Many within Christendom teach that the "man on the island" will go to heaven when he dies because he never heard of Jesus and did not have an opportunity to believe, Moore said.

This teaching falls within two theological designations: inclusivism and pluralism. Both views hold that all or most expressions of religion lead to God and, ultimately, eternal life.

If those views are correct, Moore said, then Christians should cease missions and evangelism so that, eventually, nobody will know about Christ. This will ultimately result in the salvation of all because they will be redeemed by the excuse of never having heard the name of Christ.

"If pop evangelicalism is right -- that the man on the island is going to be okay because he has never had an opportunity to believe -- and God is going to say, 'I'll give you a pass because you never rejected Christ and you never really had an opportunity anyway,' then let me suggest to you what you should do as the next generation of evangelical Christians: shut up.

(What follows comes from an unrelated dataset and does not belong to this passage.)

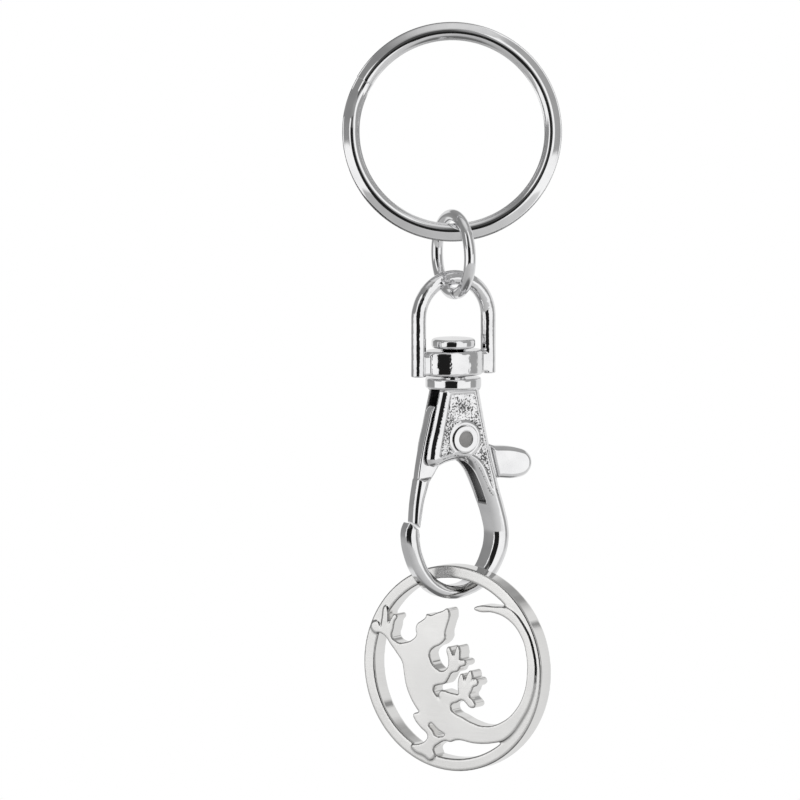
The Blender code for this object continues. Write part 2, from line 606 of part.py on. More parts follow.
def make_gate_lever(parts, guides):
    """One cast lever: gate arm, thicker below the side plates, hub round the pin and thumb tab."""
    outline = from_shares(GATE_TAIL_SHARES + GATE_NECK_SHARES + GATE_ARM_SHARES)
    lever = plate("gate_lever", outline, GATE_THICKNESS, parts, GATE_ROUND)
    end_inner, end_outer = gate_end()
    outline = from_shares(ARM_END_INNER_SHARES)
    outline += [(*end_inner, SHARP), (*end_outer, SHARP)]
    outline += from_shares(ARM_END_OUTER_SHARES)
    arm_end = plate("gate_arm_end", outline, ARM_END_THICKNESS, guides, ARM_END_ROUND)
    thumb_tab = plate("thumb_tab", from_shares(TAB_SHARES), TAB_THICKNESS, guides, TAB_ROUND)

    half = GATE_THICKNESS / 2
    pocket_floor = SPRING_POCKET_DEPTH - half
    bore_radius = PIN_DIAMETER / 2 + RUN_GAP
    pocket_radius = (SPRING_MEAN_DIAMETER + SPRING_WIRE) / 2 + RUN_GAP
    bore = turned("gate_bore", [
        (0, half + OVERRUN), (bore_radius, half + OVERRUN), (bore_radius, pocket_floor),
        (pocket_radius, pocket_floor), (pocket_radius, -half - OVERRUN), (0, -half - OVERRUN),
    ], guides, PIN_STEPS)
    bore.location = (PIVOT_ACROSS, -PIVOT_DROP, 0)
    tools = [bore]
    spring = SPRING_MEAN_DIAMETER / 2
    leg = -PIVOT_DROP - spring
    groove = rectangle(PIVOT_ACROSS - SPRING_ARM_LEG - LEG_GROOVE_SPARE, PIVOT_ACROSS,
                       leg - LEG_GROOVE_WIDTH / 2, leg + LEG_GROOVE_WIDTH / 2)
    rest = PIVOT_ACROSS + spring
    notch = rectangle(rest - REST_NOTCH_SPARE_IN, rest + SPRING_REST_FOOT + REST_NOTCH_SPARE_OUT,
                      -PIVOT_DROP, SPRING_REST_LEG - PIVOT_DROP + REST_NOTCH_SPARE_UP)
    for name, outline, depth in (
        ("leg_groove", groove, LEG_GROOVE_DEPTH), ("rest_notch", notch, REST_NOTCH_DEPTH),
    ):
        tool = plate(name, outline, depth + OVERRUN, guides)
        tool.location = (0, 0, (depth - OVERRUN) / 2 - half)
        tools.append(tool)
    for tool in tools:
        boolean(lever, tool, "DIFFERENCE")
    boolean(lever, thumb_tab, "UNION")
    boolean(lever, arm_end, "UNION")
    return lever, [thumb_tab, arm_end, *tools]


def make_pivot_pin(parts):
    """A pin with a dished head on each side plate."""
    seat = CLASP_DEPTH / 2 + FIT_GAP
    top = seat + PIN_HEAD_HEIGHT
    floor = top - PIN_DIMPLE_DEPTH
    head, shank, dimple = PIN_HEAD_DIAMETER / 2, PIN_DIAMETER / 2, PIN_DIMPLE_DIAMETER / 2
    upper = [(0, floor), (dimple, floor), (dimple, top), (head, top), (head, seat), (shank, seat)]
    profile = upper + [(radius, -height) for radius, height in reversed(upper)]
    return turned("pivot_pin", profile, parts, PIN_STEPS)


def make_gate_spring(parts):
    """A torsion spring round the pin: one leg in the gate arm, one bent foot under the web."""
    radius = SPRING_MEAN_DIAMETER / 2
    steps = round(SPRING_TURNS * SPRING_POINTS_PER_TURN)
    length = SPRING_PITCH * SPRING_TURNS
    back = -GATE_THICKNESS / 2 + SPRING_WIRE / 2
    points = []
    for i in range(steps + 1):
        angle = math.tau * SPRING_TURNS * i / steps
        points.append(Vector((radius * math.cos(angle), -radius * math.sin(angle),
                              back + length * i / steps)))
    points.insert(0, points[0] + Vector((0, SPRING_REST_LEG, 0)))
    points.insert(0, points[0] + Vector((SPRING_REST_FOOT, 0, 0)))
    points.append(points[-1] - Vector((SPRING_ARM_LEG, 0, 0)))
    return wire("gate_spring", points, SPRING_WIRE, parts, 2)


def make_trolley_coin(parts, guides):
    """A chamfered rim joined with the figure, which stands proud of its front."""
    outer, inner = COIN_DIAMETER / 2, RIM_INNER_RADIUS
    half, cut = RIM_THICKNESS / 2, RIM_CHAMFER
    profile = [
        (inner + cut, half), (outer - cut, half), (outer, half - cut), (outer, cut - half),
        (outer - cut, -half), (inner + cut, -half), (inner, cut - half), (inner, half - cut),
    ]
    coin = turned("trolley_coin", profile, parts, COIN_STEPS)
    radius = COIN_DIAMETER / 2
    depth = FIGURE_FRONT + FIGURE_BACK
    outline = (
        FIGURE_HEAD_SHARES + FIGURE_RIGHT_HAND_SHARES + FIGURE_RIGHT_FOOT_SHARES
        + FIGURE_TAIL_SHARES + FIGURE_LEFT_FOOT_SHARES + FIGURE_LEFT_SIDE_SHARES
        + FIGURE_LEFT_HAND_SHARES + FIGURE_CHEEK_SHARES
    )
    figure = plate("gecko_figure", outline, depth, guides, 0, 2, (radius, radius))
    figure.location = (0, 0, (FIGURE_FRONT - FIGURE_BACK) / 2)
    hole = plate("knee_hole", KNEE_HOLE_SHARES, depth + OVERRUN, guides, 0, 2, (radius, radius))
    boolean(coin, figure, "UNION")
    boolean(coin, hole, "DIFFERENCE")
    return coin, [figure, hole]


def place_tools(tools, frame):
    """Move a piece's hidden solids, drawn in the piece's own frame, to its place."""
    bpy.context.view_layer.update()
    for tool in tools:
        for step in tool.modifiers:
            if step.type == "BOOLEAN":
                step.object.matrix_world = frame @ step.object.matrix_world
        tool.matrix_world = frame @ tool.matrix_world


def main():
    clear_scene()
    parts = collection("trolley_coin_keyring")
    guides = collection("cutters_and_guides")
    materials = {name: finish_material(name) for name in FINISHES}

    hang = joint_empty("hang_point", Matrix.Identity(4), None, guides)
    jump_hinge = joint_empty("jump_ring_hinge", Matrix.Translation(JUMP_HINGE), hang, guides)
    shackle_hinge = joint_empty("shackle_hinge", Matrix.Translation(SHACKLE_HINGE), jump_hinge, guides)
    swivel = joint_empty("clasp_swivel", Matrix.Translation(SWIVEL), shackle_hinge, guides)
    clasp_frame = upright(SWIVEL, LINK_TURN)
    pivot = clasp_frame @ Matrix.Translation((PIVOT_ACROSS, -PIVOT_DROP, 0))
    gate_hinge = joint_empty("gate_hinge", pivot, swivel, guides)
    coin_hinge = joint_empty("coin_hinge", Matrix.Translation(COIN_HINGE), swivel, guides)

    ring_frame = upright(RING_CENTRE, 0, UPRIGHT - RING_LEAN)
    finish(make_split_ring(parts, guides), materials["ring_steel"], hang, ring_frame)

    jump_frame = upright(JUMP_HINGE + Vector((0, 0, JUMP_CENTRE_RISE)), JUMP_TURN)
    finish(make_jump_ring(parts), materials["link_chrome"], jump_hinge, jump_frame)

    shackle_frame = upright(SHACKLE_HINGE, LINK_TURN)
    shackle, tools = make_swivel_shackle(parts, guides)
    place_tools(tools, shackle_frame)
    finish(shackle, materials["link_chrome"], shackle_hinge, shackle_frame)

    finish(make_swivel_rivet(parts), materials["link_chrome"], swivel, Matrix.Translation(SWIVEL))

    body, tools = make_clasp_body(parts, guides)
    place_tools(tools, clasp_frame)
    finish(body, materials["clasp_nickel"], swivel, clasp_frame)

    lever, tools = make_gate_lever(parts, guides)
    place_tools(tools, clasp_frame)
    finish(lever, materials["clasp_nickel"], gate_hinge, clasp_frame)
    finish(make_pivot_pin(parts), materials["clasp_nickel"], swivel, pivot)
    finish(make_gate_spring(parts), materials["spring_steel"], swivel, pivot)

    coin_frame = upright(COIN_CENTRE, COIN_TURN)
    coin, tools = make_trolley_coin(parts, guides)
    place_tools(tools, coin_frame)
    finish(coin, materials["coin_nickel"], coin_hinge, coin_frame)


main()
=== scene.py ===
"""Trolley coin keyring, dressed for its picture: fine wire, castings and coin on the CAD frame.

Metres, in the CAD's frame. A flat piece is drawn in its own X, to the right, and Y, up, with its
front towards its own Z, and is then stood in its place.
"""

import json
import logging
import math
from dataclasses import dataclass
from enum import Enum
from typing import Any, Callable, ClassVar, Sequence

import bmesh
import bpy
from mathutils import Matrix, Vector
from mathutils.kdtree import KDTree


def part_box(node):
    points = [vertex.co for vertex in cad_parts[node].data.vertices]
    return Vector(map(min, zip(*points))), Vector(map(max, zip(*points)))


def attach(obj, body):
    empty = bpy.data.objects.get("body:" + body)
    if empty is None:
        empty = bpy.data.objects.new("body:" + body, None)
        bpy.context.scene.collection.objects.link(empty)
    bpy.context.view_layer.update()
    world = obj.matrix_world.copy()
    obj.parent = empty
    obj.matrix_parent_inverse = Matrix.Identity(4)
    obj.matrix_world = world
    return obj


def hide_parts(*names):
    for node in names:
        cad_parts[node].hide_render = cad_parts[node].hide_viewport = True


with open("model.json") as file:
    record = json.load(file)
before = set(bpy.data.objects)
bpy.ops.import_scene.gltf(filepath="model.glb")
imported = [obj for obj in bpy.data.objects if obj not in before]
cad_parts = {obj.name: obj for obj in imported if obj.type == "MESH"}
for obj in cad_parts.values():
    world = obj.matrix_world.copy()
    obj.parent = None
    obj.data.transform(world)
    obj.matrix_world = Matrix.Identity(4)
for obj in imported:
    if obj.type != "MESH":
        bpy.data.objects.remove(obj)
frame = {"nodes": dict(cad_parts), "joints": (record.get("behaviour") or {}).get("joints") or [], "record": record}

MM = 0.001
MERGE = 0.0005 * MM  # points closer than this are one
PAST = 1 * MM  # how far a cutter reaches past what it cuts
UP = Vector((0, 0, 1))
ALONG_Y = Matrix.Rotation(math.radians(-90), 4, "X")  # turns a shape's own Z to Y
ACROSS_SWEEP = Matrix.Rotation(math.radians(90), 4, "X")  # stands a section across its sweep
log = logging.getLogger("keyring")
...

"Stop witnessing, evangelizing and putting out tracts. And plan right now that when you have children you will never sing 'Jesus Loves Me.' And let's band together as a church with the idea that what we need to do is cancel [the Lottie Moon Christmas Offering for International Missions.] Bring all that money back here.

"[We should] gather together and never speak the name of Jesus again, with the hope that in several generations his name will be forgotten from the face of the earth, and then the entire world will be a bunch of men and women on the island who are innocent before God. And the entire world will be saved."

Moore pointed to numerous passages in Romans, however, that depict Christ and the preaching of his gospel as man's only hope. The gentiles faced a similar plight to that of the "man on the island," Moore said, which the apostle Paul addresses in Romans 15:8-12. Paul was urging the church at Rome to send missionaries to the gentiles who had not yet heard of Christ.

Moore said Christians will see the Bible gives a clear answer to the "problem" of those who have never heard the gospel when they consider three questions: Is the man on the island ignorant of God's existence? Is he innocent? Is he important?

The first three chapters of Romans answer the first question and show that man knows about God through the existence of the created order. Romans 2 shows that all men know about God by their conscience through "the law written upon their hearts."

Those same passages in Romans also show that the man on the island -- like every person who stands outside the grace of Christ even if they have not heard the gospel -- is not innocent. Paul's writing shows that all persons will be held accountable for breaking the law written upon their hearts, he said.

"You may say, 'How is it fair if the man on the island wakes up in hell tomorrow?'" Moore said. "If you are asking that question, that tells you something about what you believe about yourself and what you believe about God.

"Basically, what you believe is we're more or less okay and God really owes us every opportunity we can have to make the best of it. That's not what Paul says in Romans 1. Paul says [we] make an idol out of anything.

"We don't want [the true] God, we want something else. We want an idol. Scripture says because of that the man is going to be held accountable before God."

Further, Moore said mankind continually sins. He paused for five seconds during his presentation and said afterward, "In that five second period you and I sinned enough to send us to hell for an eternity. You say, 'Well, maybe you did, but I'm sitting here and I'm not thinking any impure thoughts or coveting anything.'

"But during that pause did you or I love the Lord our God with all our heart, soul, mind and strength and our neighbor as ourselves? No, you didn't and neither did I. God says that is what is expected of you as someone who is created in the image of God."

Moore said Scripture also gives a resounding answer to his third question regarding whether the man on the island matters. The man on the island matters immensely because that man represents all Christians before they trusted Christ as Lord and Savior.

There are millions of "men on the island" in the form of unreached people groups, Moore said. This reality coupled with Scripture's mandate that sinners are saved solely through the proclamation of the gospel should provide believers with an impetus to surrender some of the comforts of middle-class American life to reach the lost, he said.

"If it is true that the man on the island is going to hell, then you and I need to give up our idolatrous fascination with SUVs and DVDs and the comforts of middle-class American life and say that there is something more pivotal than that, and that is the gospel," Moore said.

"That means that some of you need to be preparing to be that person on the boat taking the gospel to the man on the island. That means the rest of you need to be preparing to get that person on the boat because [the man on the island] is going to hell. What is the hope for the man on the island? It is you."